Anyone have any knowledge or thoughts about this process.

Thanks

Shane


----------



## jenswaters (Jul 8, 2009)

Higgy said:


> Carole may have to take part in a Telephone Interview to assess
> whether or not we should get the nod to be allowed into NZ.
> 
> This is with NZ House in London.
> ...


This is generally just to talk through your plans for moving, what you have researched about the country, what you know r.e. cost of living, what your back-up plans are should your original plan for work etc NOT come together, how you source support while out in NZ...they generally want to assess how likely you are to settle in NZ. It's not a trick...it's just to see how much research you have done and how you are going to establish yourselves out there.
It lasts for about an hour, and is quite informal really.

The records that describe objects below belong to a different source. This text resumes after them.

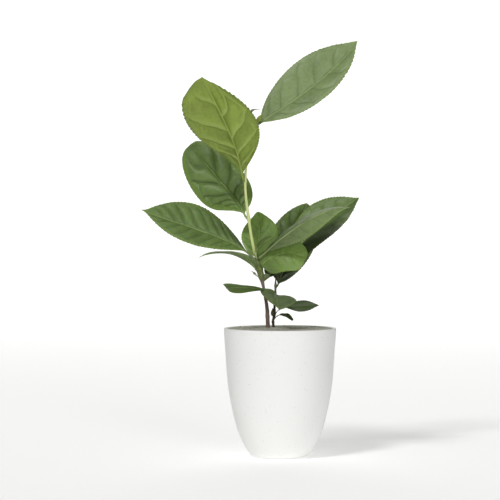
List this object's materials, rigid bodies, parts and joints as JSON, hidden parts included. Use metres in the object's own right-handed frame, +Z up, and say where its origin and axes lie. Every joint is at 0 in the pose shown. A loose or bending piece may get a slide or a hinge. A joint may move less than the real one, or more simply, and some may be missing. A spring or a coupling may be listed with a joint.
{
  "type": "potted young tea plant",
  "caption": "Young tea plant with two thin woody stems, toothed leathery leaves on short stalks and a tip bud, growing in soil in a round white tapering pot.",
  "frame": {"origin": "centre of the pot's flat underside", "axes": "+Z up, the pictured front looks along -Y, +X to the right as seen from the front"},
  "size_m": [0.1752, 0.0908, 0.3345],
  "materials": {
    "pot": "matte white with a very fine grey speckle",
    "soil": "dull grey-brown potting soil",
    "stem_main": "brown-grey bark below, smooth yellow-green above",
    "stem_second": "dark grey-brown bark",
    "leaf_young": "satin yellow-green young leaf",
    "leaf_green": "satin mid-green leathery leaf",
    "leaf_dark": "glossy dark green leathery leaf",
    "bud": "smooth green bud scale"
  },
  "bodies": {
    "root": {"pot": "pot", "soil": "soil", "stem_main": "stem_main", "stem_second": "stem_second", "bud_tip": "bud", "bud_axil": "bud", "leaf_top_front": "leaf_young", "leaf_top_right": "leaf_green", "leaf_upper_left": "leaf_green", "leaf_left_long": "leaf_green", "leaf_left_edge": "leaf_young", "leaf_centre_upright": "leaf_green", "leaf_young_axil": "leaf_young", "leaf_right_front": "leaf_green", "leaf_right_low_front": "leaf_green", "leaf_second_back": "leaf_dark", "leaf_right_back": "leaf_green", "leaf_low_left": "leaf_green", "leaf_low_right": "leaf_green", "leaf_low_far_right": "leaf_dark", "leaf_small_low": "leaf_dark", "leaf_top_sliver": "leaf_young", "scale_low": "bud"}
  },
  "joints": []
}
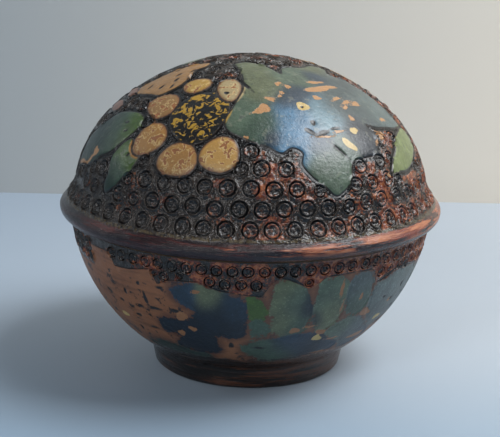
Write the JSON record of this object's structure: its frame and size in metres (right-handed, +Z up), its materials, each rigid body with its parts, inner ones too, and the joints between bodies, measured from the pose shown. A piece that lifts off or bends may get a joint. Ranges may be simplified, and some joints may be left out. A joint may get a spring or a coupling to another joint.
{
  "type": "trinket box",
  "caption": "Round turned wooden trinket box on a low foot, with a domed lid that lifts straight off its spigot, ring-stamped and painted with a flower and leaves, for small keepsakes.",
  "frame": {"origin": "centre of the foot's resting face, on the turning axis", "axes": "+Z up along the turning axis; -Y towards the side that shows in the picture, +X to its right"},
  "size_m": [0.11, 0.11, 0.0898],
  "materials": {
    "bowl_wood": "burnt, painted and varnished",
    "lid_wood": "burnt, painted and varnished"
  },
  "bodies": {
    "bowl": {"bowl": "bowl_wood"},
    "lid": {"lid": "lid_wood"}
  },
  "joints": [
    {"name": "lid_lift", "type": "slide", "parent": "bowl", "child": "lid", "axis": [0, 0, 1], "range_m": [0, 0.06]}
  ]
}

I think the main reason why it lasts so long is that the poor person at the end of the phone has to type up everything you are saying!!

Hope this helps

Jen


----------



## Guest (Sep 9, 2011)

Thanks Jen

Carole


----------



## Guest (Sep 29, 2011)

We have arranged the Telephone Interview for next week and are busy doing our
research on NZ.

Fingers and Toes crossed so we can come over and join you lucky people.

Shane, Carole, Kai and Hagrid the Newfoundland.

PS

The dog is recovering from a Cruciate Ligament operation, bless him.


----------



## topcat83 (Apr 16, 2009)

Higgy said:


> We have arranged the Telephone Interview for next week and are busy doing our
> research on NZ.
> 
> Fingers and Toes crossed so we can come over and join you lucky people.
> ...


We'll keep everything crossed for you too. And I hope Hagrid feels better soon


----------



## Guest (Sep 29, 2011)

Thanks

We will let you all know once we find out.


----------



## Guest (Oct 5, 2011)

Just had the Interview and all seemed to go well, decision within 2 weeks, so the
agony process continues. 

Off to the pub tonight for some Real Ale and Pork Scratchings. Oh the good life.


----------



## topcat83 (Apr 16, 2009)

Higgy said:


> Just had the Interview and all seemed to go well, decision within 2 weeks, so the
> agony process continues.
> 
> Off to the pub tonight for some Real Ale and Pork Scratchings. Oh the good life.


Fingers crossed!


----------